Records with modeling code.
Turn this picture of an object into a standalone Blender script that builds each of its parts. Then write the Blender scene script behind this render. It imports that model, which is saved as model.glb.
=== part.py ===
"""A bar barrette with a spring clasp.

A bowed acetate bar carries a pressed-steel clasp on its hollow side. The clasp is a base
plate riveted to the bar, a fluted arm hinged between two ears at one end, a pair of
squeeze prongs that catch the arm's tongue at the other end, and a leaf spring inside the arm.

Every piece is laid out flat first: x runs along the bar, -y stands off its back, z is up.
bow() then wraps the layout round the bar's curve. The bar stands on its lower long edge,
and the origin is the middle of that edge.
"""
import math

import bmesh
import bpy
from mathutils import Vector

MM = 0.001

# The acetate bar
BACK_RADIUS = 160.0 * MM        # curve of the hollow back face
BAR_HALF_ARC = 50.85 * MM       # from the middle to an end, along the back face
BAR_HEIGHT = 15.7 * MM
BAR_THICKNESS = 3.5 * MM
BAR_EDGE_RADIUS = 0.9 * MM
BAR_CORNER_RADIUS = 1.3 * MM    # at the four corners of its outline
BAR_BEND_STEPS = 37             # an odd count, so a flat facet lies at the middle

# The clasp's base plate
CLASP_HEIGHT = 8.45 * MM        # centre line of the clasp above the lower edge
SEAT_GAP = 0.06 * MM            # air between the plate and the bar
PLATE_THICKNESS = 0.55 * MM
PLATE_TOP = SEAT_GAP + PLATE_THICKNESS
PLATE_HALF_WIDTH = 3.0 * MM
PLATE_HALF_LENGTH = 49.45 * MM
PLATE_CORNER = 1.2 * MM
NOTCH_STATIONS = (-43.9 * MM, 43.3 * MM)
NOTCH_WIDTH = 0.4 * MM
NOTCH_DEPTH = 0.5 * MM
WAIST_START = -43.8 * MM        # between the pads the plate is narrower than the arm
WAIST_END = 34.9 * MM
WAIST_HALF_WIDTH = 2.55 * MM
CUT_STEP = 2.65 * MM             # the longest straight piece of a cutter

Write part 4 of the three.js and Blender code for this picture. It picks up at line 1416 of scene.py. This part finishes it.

Instruction.
Identify the lines that hold the word "this". Copy every one of them.

Output of the exercise.
Turn this picture of an object into a standalone Blender script that builds each of its parts. Then write the Blender scene script behind this render. It imports that model, which is saved as model.glb.
Write part 4 of the three.js and Blender code for this picture. It picks up at line 1416 of scene.py. This part finishes it.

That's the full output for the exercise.